### Stated task
Using the listing below, set down each line from the line containing "Turn this picture" through the line containing "WINDOW_HEIGHT = 11.7", both ends included, exactly and with nothing added.

____ Records for processing

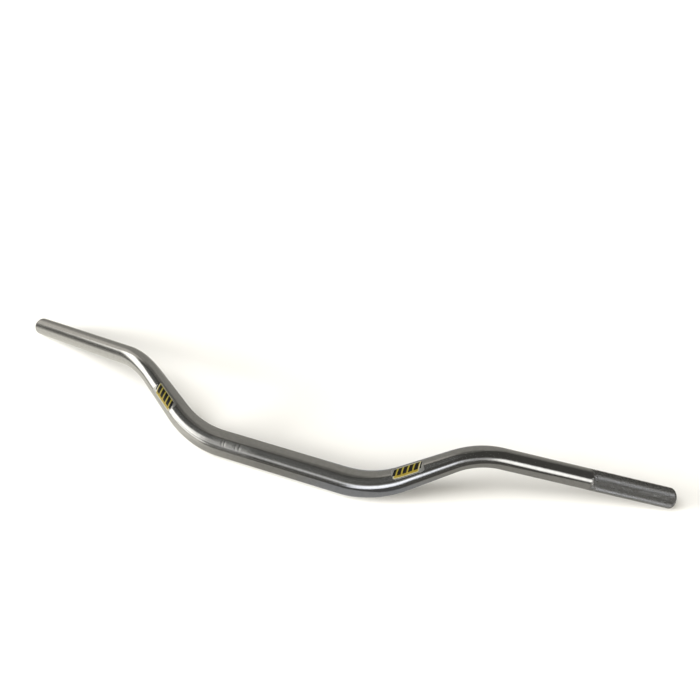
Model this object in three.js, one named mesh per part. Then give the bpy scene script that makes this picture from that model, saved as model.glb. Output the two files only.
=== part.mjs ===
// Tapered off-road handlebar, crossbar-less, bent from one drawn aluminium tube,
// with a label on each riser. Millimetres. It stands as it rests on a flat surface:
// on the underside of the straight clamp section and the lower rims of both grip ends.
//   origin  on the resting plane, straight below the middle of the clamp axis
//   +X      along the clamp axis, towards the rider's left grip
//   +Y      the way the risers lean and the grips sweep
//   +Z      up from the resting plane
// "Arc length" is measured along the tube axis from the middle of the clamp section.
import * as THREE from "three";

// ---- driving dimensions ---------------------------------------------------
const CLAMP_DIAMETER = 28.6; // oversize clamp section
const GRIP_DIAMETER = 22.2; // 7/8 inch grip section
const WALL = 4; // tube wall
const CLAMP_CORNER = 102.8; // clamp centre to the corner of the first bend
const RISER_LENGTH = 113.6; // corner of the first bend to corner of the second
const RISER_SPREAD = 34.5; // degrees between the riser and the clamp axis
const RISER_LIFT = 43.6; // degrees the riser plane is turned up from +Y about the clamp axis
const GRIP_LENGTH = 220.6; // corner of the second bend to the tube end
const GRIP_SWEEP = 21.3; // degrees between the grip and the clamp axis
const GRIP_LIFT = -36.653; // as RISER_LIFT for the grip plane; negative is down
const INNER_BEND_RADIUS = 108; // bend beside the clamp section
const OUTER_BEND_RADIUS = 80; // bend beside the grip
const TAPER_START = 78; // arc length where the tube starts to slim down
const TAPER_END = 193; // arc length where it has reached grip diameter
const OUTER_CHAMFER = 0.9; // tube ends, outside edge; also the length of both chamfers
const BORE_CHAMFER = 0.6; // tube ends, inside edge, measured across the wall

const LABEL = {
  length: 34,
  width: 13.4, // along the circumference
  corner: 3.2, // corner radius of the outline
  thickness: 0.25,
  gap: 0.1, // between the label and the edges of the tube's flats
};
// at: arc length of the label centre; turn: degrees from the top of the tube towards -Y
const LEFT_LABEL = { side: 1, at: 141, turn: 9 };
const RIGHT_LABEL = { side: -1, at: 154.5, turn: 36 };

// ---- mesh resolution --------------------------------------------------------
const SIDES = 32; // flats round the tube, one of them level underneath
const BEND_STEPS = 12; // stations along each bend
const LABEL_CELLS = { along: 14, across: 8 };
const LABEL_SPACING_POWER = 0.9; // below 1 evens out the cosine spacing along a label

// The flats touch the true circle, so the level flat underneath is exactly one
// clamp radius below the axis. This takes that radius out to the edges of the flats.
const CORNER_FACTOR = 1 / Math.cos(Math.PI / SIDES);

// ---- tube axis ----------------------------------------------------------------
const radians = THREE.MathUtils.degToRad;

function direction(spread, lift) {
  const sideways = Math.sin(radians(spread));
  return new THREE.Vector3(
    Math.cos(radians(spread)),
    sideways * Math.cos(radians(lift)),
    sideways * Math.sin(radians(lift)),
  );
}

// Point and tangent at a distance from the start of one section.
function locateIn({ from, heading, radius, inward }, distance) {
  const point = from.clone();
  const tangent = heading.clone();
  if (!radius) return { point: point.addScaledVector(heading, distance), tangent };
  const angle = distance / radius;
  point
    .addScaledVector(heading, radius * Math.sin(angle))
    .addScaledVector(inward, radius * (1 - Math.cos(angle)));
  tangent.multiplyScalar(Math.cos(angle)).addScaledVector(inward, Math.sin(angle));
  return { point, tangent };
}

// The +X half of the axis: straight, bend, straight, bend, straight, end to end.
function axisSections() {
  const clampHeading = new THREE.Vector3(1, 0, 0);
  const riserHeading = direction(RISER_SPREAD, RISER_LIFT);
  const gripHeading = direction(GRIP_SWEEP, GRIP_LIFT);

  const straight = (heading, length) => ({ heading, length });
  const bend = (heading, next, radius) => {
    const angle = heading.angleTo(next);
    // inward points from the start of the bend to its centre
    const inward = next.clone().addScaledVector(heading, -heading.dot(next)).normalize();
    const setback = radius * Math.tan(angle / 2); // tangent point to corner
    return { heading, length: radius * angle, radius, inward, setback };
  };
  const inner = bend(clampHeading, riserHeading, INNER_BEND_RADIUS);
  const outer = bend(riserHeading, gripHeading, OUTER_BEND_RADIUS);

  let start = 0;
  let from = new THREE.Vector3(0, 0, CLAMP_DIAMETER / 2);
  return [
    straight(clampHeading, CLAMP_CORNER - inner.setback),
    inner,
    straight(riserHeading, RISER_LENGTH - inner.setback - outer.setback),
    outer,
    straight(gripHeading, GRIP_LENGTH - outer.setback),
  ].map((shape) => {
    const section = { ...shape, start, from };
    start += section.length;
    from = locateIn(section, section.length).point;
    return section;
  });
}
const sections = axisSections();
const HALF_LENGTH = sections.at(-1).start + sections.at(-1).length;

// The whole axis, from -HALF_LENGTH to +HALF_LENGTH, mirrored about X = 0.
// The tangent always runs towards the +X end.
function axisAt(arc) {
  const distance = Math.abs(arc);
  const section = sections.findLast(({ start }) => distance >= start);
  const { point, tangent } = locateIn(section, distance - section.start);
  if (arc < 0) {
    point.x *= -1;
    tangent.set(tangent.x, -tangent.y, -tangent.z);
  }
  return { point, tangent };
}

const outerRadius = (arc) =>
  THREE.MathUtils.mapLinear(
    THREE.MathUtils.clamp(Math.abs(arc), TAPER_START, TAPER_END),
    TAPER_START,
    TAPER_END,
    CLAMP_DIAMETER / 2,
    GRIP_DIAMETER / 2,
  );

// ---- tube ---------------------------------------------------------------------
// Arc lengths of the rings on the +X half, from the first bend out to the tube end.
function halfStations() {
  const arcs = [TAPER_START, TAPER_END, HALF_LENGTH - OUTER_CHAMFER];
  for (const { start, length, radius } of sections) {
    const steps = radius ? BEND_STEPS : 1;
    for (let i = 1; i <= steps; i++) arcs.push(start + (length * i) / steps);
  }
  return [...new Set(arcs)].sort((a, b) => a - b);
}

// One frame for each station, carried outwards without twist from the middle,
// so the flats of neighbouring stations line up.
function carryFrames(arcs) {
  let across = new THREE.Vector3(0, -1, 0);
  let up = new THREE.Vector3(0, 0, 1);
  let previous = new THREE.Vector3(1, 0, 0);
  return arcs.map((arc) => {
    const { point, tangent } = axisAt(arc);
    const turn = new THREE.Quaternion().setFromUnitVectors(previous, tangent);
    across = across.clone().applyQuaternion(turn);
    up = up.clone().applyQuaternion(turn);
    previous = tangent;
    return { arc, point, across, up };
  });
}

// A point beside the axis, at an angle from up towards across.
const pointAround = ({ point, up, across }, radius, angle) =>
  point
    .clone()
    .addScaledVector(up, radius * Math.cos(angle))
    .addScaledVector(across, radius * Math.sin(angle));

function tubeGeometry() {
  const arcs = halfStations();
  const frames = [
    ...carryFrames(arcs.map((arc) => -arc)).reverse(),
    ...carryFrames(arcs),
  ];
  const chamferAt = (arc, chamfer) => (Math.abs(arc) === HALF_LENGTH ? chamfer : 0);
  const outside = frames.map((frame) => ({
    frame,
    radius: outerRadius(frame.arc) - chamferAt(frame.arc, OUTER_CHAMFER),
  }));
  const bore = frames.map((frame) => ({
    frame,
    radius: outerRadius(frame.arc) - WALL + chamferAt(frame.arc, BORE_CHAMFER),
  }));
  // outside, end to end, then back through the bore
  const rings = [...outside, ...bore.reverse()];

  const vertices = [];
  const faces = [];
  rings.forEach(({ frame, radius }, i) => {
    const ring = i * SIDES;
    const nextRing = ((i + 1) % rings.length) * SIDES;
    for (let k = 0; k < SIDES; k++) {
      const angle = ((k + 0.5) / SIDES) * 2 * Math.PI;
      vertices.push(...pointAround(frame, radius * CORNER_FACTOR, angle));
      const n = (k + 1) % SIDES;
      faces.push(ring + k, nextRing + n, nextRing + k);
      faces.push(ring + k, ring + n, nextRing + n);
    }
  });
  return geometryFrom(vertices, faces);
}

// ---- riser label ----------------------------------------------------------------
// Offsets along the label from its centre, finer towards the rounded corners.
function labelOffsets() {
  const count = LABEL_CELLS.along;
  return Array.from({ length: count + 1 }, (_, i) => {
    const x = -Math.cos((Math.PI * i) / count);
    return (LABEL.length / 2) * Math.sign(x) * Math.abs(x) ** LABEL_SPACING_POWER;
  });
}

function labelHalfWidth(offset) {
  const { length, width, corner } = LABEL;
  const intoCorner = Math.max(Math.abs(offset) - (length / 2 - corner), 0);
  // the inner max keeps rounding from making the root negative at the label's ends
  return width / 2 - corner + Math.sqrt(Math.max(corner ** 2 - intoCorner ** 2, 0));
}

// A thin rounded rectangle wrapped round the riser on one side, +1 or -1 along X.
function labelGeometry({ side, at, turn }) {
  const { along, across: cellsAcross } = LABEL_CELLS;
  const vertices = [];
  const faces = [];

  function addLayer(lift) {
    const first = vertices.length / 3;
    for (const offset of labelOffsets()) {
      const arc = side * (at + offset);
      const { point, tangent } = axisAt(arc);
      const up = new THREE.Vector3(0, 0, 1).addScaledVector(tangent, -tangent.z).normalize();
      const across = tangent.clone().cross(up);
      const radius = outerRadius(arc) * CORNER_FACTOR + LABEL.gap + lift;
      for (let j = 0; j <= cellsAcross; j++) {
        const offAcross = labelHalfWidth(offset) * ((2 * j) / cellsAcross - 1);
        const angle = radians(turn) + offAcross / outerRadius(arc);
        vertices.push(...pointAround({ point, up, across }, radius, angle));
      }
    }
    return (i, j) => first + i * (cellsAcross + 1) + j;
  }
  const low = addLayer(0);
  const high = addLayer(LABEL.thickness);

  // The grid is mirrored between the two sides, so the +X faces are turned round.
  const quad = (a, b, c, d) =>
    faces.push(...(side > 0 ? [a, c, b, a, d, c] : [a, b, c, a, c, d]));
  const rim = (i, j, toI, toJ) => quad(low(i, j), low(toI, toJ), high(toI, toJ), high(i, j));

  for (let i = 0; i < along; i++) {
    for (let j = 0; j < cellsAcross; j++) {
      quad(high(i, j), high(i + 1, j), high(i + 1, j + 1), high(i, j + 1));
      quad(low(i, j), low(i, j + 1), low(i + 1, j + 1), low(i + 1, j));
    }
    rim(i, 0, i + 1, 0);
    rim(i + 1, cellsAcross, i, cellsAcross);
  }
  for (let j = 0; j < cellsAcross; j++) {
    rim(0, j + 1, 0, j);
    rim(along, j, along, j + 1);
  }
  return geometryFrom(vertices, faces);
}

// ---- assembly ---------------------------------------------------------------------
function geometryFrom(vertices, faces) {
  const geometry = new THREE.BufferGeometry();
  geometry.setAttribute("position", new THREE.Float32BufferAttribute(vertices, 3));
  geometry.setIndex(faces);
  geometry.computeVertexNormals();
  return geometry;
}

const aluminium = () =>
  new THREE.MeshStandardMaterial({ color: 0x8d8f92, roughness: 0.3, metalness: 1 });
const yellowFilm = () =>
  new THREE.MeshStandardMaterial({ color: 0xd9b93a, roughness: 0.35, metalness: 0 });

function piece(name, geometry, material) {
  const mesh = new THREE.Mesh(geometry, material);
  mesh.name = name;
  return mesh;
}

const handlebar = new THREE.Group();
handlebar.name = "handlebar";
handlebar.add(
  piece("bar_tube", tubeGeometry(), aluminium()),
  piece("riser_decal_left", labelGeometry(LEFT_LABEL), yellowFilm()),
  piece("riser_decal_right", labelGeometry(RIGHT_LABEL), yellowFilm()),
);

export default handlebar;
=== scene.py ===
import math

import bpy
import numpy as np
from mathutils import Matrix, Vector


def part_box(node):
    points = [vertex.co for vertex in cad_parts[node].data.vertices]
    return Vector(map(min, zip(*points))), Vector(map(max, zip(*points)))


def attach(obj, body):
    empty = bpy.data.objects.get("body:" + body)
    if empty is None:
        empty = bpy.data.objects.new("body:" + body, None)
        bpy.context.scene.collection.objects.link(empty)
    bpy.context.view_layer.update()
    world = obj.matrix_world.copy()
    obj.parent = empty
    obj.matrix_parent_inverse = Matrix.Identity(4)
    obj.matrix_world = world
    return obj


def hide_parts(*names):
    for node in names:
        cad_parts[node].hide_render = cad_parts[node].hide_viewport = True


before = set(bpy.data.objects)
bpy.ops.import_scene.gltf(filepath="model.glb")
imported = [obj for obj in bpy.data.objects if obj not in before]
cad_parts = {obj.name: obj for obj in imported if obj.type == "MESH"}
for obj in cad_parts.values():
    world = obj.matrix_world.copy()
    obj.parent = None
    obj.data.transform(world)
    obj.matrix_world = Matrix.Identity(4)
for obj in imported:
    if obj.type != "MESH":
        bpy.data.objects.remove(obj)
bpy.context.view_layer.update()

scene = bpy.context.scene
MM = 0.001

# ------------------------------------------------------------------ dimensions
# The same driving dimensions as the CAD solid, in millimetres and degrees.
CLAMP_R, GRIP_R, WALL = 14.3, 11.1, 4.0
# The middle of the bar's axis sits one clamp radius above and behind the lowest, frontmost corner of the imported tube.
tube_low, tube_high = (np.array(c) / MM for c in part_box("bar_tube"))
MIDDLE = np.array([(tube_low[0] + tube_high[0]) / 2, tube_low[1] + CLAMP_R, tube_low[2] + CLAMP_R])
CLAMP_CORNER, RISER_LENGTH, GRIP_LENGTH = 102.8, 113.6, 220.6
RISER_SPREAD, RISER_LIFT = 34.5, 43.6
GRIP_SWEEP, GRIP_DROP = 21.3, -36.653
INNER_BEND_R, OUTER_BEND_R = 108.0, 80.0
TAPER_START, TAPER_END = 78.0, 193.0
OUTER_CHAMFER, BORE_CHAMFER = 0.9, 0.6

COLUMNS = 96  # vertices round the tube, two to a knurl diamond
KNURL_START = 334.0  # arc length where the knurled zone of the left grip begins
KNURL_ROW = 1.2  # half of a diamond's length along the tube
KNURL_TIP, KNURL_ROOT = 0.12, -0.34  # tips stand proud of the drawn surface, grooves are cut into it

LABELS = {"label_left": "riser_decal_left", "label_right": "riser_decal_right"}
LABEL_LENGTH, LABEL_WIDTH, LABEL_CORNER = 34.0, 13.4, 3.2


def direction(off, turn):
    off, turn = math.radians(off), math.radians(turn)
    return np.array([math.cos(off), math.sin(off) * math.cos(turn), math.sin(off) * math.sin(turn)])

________
____ Records for processing

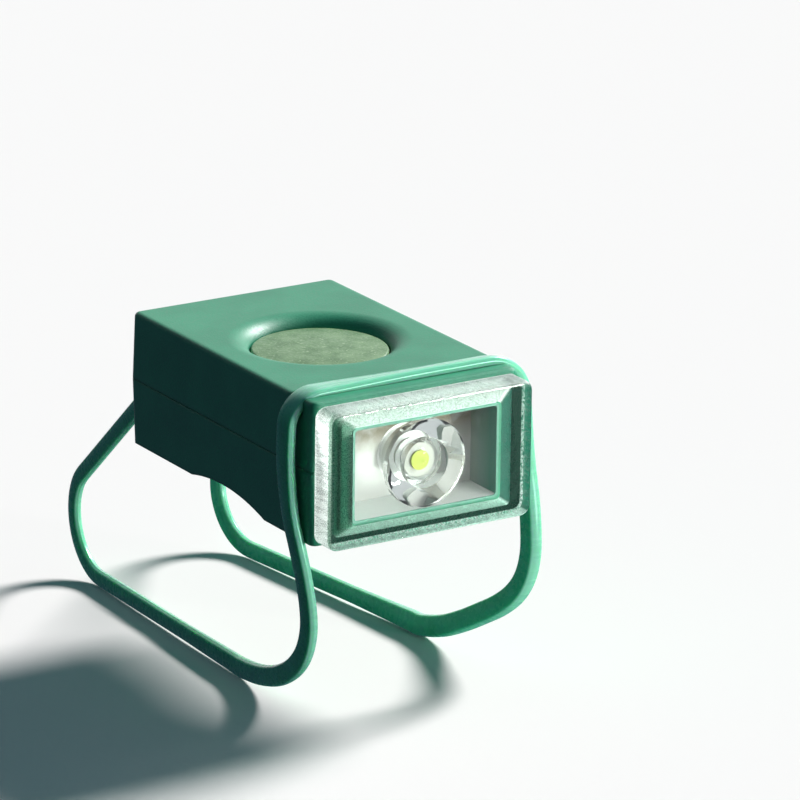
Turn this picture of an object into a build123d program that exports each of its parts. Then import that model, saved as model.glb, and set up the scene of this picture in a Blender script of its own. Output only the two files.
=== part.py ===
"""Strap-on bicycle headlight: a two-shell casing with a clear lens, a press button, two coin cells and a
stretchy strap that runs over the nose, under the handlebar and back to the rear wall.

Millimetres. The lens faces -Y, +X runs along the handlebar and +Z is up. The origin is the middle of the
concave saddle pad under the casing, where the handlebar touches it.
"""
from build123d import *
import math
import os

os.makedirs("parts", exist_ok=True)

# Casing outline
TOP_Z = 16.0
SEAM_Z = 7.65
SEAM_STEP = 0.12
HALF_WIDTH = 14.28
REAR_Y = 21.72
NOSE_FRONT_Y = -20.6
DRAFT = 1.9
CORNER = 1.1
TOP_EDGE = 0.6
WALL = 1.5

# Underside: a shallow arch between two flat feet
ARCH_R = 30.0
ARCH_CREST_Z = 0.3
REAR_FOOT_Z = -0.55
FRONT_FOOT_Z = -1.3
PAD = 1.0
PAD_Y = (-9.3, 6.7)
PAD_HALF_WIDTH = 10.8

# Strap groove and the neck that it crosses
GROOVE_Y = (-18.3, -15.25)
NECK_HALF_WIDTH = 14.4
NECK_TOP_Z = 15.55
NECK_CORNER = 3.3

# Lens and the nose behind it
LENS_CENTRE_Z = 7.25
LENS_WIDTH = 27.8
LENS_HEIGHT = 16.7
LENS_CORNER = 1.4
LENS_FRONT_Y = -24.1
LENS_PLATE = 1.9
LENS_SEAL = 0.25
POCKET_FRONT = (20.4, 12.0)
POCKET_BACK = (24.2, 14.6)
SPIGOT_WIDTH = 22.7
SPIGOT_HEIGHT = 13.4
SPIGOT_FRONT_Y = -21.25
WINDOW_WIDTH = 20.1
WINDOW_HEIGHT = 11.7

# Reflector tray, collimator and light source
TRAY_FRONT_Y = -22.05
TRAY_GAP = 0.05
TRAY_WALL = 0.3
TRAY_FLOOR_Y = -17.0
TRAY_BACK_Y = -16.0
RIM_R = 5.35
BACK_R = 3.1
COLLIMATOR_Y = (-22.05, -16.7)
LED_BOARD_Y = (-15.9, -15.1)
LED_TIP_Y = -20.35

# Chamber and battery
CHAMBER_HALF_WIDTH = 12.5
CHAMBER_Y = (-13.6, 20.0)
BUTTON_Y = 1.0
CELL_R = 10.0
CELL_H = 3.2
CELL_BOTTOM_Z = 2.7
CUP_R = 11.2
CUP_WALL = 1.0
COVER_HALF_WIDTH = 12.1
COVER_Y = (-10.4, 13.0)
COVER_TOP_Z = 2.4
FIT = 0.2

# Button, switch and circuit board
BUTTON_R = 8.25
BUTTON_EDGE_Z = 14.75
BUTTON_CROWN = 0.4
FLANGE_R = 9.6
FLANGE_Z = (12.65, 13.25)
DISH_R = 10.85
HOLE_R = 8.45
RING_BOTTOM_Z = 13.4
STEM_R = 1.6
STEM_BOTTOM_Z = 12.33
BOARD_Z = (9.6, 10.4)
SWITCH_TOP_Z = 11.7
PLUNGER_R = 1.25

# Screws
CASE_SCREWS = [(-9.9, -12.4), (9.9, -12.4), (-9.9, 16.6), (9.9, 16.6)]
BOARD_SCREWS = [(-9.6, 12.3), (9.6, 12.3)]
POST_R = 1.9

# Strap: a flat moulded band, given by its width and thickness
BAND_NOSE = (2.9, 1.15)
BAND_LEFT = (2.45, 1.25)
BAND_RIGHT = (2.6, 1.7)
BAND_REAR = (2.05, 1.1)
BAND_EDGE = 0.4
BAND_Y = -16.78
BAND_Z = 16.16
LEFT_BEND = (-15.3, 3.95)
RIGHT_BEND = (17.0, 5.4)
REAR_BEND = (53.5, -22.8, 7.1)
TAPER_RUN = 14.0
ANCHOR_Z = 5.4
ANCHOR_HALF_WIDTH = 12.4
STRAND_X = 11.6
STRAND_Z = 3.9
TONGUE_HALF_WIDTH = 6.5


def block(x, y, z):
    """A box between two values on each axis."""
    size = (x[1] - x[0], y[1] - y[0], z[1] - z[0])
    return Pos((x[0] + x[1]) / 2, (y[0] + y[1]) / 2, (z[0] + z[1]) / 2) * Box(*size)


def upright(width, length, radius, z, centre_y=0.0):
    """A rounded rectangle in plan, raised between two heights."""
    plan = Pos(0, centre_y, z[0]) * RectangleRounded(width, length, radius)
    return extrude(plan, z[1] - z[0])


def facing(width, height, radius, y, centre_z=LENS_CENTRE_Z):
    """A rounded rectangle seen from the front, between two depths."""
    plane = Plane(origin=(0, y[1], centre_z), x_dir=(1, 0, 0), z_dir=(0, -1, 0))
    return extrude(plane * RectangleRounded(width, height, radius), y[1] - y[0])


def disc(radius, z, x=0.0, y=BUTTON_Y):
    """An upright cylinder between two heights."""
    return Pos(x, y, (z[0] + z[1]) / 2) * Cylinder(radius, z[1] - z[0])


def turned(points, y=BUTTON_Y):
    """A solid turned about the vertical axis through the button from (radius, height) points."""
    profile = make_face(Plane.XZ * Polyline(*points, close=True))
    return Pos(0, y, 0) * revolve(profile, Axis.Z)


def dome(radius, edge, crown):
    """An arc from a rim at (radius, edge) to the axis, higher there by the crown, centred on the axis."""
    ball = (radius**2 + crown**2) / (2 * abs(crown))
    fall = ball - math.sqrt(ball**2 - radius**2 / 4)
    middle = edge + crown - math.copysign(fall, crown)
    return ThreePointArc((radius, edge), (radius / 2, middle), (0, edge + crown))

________

### Final answer
Turn this picture of an object into a build123d program that exports each of its parts. Then import that model, saved as model.glb, and set up the scene of this picture in a Blender script of its own. Output only the two files.
=== part.py ===
"""Strap-on bicycle headlight: a two-shell casing with a clear lens, a press button, two coin cells and a
stretchy strap that runs over the nose, under the handlebar and back to the rear wall.

Millimetres. The lens faces -Y, +X runs along the handlebar and +Z is up. The origin is the middle of the
concave saddle pad under the casing, where the handlebar touches it.
"""
from build123d import *
import math
import os

os.makedirs("parts", exist_ok=True)

# Casing outline
TOP_Z = 16.0
SEAM_Z = 7.65
SEAM_STEP = 0.12
HALF_WIDTH = 14.28
REAR_Y = 21.72
NOSE_FRONT_Y = -20.6
DRAFT = 1.9
CORNER = 1.1
TOP_EDGE = 0.6
WALL = 1.5

# Underside: a shallow arch between two flat feet
ARCH_R = 30.0
ARCH_CREST_Z = 0.3
REAR_FOOT_Z = -0.55
FRONT_FOOT_Z = -1.3
PAD = 1.0
PAD_Y = (-9.3, 6.7)
PAD_HALF_WIDTH = 10.8

# Strap groove and the neck that it crosses
GROOVE_Y = (-18.3, -15.25)
NECK_HALF_WIDTH = 14.4
NECK_TOP_Z = 15.55
NECK_CORNER = 3.3

# Lens and the nose behind it
LENS_CENTRE_Z = 7.25
LENS_WIDTH = 27.8
LENS_HEIGHT = 16.7
LENS_CORNER = 1.4
LENS_FRONT_Y = -24.1
LENS_PLATE = 1.9
LENS_SEAL = 0.25
POCKET_FRONT = (20.4, 12.0)
POCKET_BACK = (24.2, 14.6)
SPIGOT_WIDTH = 22.7
SPIGOT_HEIGHT = 13.4
SPIGOT_FRONT_Y = -21.25
WINDOW_WIDTH = 20.1
WINDOW_HEIGHT = 11.7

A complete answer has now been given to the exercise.